- _Problem to work on_
Your task is to quote the listing below exactly, beginning with its first line and ending on the line bearing "for p in ends)".

- _Source material_
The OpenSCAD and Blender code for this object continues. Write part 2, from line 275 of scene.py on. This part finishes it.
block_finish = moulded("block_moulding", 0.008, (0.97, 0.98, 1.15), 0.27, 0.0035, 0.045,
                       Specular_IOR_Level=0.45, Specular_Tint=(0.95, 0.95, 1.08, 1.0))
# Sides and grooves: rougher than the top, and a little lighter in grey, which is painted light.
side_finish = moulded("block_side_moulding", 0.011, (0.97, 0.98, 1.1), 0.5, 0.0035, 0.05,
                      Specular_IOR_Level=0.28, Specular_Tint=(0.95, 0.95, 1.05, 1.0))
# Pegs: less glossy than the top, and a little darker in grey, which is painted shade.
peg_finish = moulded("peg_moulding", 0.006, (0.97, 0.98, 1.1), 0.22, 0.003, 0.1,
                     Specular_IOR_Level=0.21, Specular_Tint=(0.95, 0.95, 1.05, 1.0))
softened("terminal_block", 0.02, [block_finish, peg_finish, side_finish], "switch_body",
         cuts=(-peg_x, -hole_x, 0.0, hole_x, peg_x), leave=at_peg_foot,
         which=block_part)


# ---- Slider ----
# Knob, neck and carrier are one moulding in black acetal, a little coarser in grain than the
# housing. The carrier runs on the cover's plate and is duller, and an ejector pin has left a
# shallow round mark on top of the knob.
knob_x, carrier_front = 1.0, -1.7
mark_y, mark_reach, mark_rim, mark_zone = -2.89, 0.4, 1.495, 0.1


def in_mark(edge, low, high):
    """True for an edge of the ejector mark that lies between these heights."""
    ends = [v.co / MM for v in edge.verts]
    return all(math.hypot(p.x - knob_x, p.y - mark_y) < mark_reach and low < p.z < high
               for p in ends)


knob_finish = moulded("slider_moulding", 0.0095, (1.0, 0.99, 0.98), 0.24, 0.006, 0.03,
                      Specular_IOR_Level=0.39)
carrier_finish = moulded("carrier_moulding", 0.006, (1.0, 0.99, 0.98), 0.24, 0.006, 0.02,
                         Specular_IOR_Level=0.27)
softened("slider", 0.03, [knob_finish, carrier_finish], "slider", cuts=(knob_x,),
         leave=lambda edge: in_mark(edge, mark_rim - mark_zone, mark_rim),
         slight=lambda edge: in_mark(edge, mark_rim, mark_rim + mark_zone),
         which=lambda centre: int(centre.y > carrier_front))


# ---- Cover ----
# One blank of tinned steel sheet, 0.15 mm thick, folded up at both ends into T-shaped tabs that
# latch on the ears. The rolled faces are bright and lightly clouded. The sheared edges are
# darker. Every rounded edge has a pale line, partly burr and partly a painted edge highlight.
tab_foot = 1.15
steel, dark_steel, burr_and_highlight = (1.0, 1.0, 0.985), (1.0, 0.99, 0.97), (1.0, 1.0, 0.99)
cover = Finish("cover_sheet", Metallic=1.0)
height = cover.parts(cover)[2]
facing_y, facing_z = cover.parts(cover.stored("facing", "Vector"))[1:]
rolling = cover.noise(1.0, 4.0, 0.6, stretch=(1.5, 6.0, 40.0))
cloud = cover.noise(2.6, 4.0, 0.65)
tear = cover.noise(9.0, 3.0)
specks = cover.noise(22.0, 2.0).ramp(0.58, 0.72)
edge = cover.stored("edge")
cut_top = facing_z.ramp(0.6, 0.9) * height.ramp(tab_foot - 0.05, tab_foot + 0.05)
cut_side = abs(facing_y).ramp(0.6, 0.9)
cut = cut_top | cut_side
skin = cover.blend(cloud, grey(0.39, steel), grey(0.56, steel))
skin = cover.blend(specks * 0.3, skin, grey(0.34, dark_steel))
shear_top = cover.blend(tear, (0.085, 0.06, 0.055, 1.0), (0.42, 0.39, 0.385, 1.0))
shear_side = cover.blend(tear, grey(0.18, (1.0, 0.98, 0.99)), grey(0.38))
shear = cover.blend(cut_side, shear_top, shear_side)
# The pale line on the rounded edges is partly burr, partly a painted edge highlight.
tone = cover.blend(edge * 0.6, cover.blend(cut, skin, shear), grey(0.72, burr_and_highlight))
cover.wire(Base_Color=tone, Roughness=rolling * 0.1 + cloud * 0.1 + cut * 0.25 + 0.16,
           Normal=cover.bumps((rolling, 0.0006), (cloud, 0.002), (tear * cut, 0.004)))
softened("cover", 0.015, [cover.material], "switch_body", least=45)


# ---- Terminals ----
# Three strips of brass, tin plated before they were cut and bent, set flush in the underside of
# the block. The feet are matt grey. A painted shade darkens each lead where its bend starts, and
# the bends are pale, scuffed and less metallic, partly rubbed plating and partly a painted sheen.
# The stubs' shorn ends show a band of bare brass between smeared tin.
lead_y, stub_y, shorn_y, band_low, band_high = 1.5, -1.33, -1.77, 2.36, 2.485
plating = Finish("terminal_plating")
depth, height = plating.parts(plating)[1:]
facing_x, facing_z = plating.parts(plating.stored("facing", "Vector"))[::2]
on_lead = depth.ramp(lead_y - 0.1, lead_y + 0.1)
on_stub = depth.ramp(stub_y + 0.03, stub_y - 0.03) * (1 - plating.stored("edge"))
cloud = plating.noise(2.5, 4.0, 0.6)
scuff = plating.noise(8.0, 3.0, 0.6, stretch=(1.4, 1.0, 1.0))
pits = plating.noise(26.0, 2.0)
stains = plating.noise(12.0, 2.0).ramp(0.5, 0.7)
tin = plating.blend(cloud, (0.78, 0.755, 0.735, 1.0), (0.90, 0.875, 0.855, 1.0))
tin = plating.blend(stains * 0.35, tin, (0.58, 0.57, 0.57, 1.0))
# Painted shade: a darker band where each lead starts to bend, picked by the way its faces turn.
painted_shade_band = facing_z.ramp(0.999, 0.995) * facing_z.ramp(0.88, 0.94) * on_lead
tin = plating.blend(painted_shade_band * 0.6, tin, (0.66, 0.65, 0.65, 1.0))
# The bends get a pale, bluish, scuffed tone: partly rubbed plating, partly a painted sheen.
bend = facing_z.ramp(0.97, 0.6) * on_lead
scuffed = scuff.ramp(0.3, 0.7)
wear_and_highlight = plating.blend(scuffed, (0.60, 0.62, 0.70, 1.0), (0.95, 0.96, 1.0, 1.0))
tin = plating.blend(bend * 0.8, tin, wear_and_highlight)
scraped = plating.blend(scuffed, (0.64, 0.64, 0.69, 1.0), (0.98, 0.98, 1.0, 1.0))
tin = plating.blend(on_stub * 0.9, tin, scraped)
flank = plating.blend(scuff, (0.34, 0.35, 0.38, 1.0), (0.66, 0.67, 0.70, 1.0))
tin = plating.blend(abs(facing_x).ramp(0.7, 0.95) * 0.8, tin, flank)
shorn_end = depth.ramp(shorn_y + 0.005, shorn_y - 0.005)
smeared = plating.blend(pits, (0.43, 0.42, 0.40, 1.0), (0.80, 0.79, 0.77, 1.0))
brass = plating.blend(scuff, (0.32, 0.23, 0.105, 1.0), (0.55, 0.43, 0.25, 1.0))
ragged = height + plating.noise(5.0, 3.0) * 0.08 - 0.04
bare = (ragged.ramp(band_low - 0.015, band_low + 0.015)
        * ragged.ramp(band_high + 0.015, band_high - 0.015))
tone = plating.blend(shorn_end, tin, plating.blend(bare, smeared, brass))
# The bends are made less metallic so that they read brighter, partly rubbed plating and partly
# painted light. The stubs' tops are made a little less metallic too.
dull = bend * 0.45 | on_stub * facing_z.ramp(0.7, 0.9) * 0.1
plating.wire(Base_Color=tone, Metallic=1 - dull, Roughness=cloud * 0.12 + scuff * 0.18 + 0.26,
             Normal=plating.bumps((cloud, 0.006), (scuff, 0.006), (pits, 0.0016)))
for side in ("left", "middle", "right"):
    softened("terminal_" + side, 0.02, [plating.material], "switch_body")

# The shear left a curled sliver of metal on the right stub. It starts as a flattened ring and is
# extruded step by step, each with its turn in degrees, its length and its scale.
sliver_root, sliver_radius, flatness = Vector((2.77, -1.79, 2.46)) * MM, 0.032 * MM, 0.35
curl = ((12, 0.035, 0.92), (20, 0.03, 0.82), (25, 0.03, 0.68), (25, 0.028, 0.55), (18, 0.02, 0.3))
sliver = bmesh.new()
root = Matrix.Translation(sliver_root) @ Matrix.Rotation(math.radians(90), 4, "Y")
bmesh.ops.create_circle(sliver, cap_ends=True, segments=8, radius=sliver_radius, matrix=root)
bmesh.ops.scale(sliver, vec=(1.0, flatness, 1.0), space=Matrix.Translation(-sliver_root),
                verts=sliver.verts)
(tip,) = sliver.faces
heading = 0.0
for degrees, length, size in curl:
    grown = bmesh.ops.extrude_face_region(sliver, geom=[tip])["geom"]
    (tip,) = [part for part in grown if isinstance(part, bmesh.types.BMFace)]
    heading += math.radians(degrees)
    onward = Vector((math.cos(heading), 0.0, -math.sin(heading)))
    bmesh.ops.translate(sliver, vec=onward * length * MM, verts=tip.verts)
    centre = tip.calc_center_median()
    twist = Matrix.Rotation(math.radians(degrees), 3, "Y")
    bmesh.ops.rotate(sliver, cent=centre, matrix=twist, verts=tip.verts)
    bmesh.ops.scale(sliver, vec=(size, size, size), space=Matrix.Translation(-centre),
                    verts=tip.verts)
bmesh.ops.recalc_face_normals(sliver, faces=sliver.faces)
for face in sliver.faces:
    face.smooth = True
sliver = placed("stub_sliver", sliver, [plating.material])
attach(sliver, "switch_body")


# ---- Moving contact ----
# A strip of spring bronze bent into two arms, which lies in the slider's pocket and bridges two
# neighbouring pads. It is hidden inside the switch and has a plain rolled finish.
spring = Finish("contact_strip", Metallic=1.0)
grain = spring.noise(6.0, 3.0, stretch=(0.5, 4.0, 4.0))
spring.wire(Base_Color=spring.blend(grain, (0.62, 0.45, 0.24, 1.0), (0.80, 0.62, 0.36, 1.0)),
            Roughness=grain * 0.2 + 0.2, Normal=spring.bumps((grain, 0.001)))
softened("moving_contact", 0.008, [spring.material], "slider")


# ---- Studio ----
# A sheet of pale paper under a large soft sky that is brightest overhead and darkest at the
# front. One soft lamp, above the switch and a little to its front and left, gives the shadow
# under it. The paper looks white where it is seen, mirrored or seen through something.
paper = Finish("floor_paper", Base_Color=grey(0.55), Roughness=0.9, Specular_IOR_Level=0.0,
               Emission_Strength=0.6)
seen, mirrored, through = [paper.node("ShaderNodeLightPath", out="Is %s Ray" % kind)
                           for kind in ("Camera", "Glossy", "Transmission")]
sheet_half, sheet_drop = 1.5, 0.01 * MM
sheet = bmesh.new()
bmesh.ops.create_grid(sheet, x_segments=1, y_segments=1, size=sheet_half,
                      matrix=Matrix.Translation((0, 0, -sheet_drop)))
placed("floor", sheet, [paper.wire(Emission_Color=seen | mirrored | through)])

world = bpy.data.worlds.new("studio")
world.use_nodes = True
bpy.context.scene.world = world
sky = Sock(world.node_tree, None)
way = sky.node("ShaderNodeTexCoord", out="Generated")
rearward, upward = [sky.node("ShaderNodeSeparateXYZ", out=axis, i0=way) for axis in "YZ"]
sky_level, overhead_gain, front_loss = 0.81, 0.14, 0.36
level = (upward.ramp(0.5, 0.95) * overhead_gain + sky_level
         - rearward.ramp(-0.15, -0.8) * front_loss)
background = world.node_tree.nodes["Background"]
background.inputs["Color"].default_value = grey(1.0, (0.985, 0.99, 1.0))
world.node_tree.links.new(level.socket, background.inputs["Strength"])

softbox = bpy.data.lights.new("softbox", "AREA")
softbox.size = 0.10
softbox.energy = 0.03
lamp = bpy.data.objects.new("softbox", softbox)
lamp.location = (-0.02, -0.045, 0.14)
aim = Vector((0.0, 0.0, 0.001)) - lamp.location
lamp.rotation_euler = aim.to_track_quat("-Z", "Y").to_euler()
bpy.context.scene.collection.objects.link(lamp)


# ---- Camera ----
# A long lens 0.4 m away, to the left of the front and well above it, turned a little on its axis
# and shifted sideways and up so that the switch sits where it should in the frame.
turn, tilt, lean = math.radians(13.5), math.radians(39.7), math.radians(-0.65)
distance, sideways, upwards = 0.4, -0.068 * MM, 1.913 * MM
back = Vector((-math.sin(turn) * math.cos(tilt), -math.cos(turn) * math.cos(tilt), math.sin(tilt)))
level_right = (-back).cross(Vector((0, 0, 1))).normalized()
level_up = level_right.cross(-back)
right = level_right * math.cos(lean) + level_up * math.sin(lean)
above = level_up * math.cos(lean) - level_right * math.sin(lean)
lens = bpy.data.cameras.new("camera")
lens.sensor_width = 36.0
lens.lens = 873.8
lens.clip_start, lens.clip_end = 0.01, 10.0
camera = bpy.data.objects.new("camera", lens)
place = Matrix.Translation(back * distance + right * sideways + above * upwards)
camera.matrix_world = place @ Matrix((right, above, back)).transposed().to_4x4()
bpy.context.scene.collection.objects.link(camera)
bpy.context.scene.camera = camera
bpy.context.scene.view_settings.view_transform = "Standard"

- _The result_
The OpenSCAD and Blender code for this object continues. Write part 2, from line 275 of scene.py on. This part finishes it.
block_finish = moulded("block_moulding", 0.008, (0.97, 0.98, 1.15), 0.27, 0.0035, 0.045,
                       Specular_IOR_Level=0.45, Specular_Tint=(0.95, 0.95, 1.08, 1.0))
# Sides and grooves: rougher than the top, and a little lighter in grey, which is painted light.
side_finish = moulded("block_side_moulding", 0.011, (0.97, 0.98, 1.1), 0.5, 0.0035, 0.05,
                      Specular_IOR_Level=0.28, Specular_Tint=(0.95, 0.95, 1.05, 1.0))
# Pegs: less glossy than the top, and a little darker in grey, which is painted shade.
peg_finish = moulded("peg_moulding", 0.006, (0.97, 0.98, 1.1), 0.22, 0.003, 0.1,
                     Specular_IOR_Level=0.21, Specular_Tint=(0.95, 0.95, 1.05, 1.0))
softened("terminal_block", 0.02, [block_finish, peg_finish, side_finish], "switch_body",
         cuts=(-peg_x, -hole_x, 0.0, hole_x, peg_x), leave=at_peg_foot,
         which=block_part)


# ---- Slider ----
# Knob, neck and carrier are one moulding in black acetal, a little coarser in grain than the
# housing. The carrier runs on the cover's plate and is duller, and an ejector pin has left a
# shallow round mark on top of the knob.
knob_x, carrier_front = 1.0, -1.7
mark_y, mark_reach, mark_rim, mark_zone = -2.89, 0.4, 1.495, 0.1


def in_mark(edge, low, high):
    """True for an edge of the ejector mark that lies between these heights."""
    ends = [v.co / MM for v in edge.verts]
    return all(math.hypot(p.x - knob_x, p.y - mark_y) < mark_reach and low < p.z < high
               for p in ends)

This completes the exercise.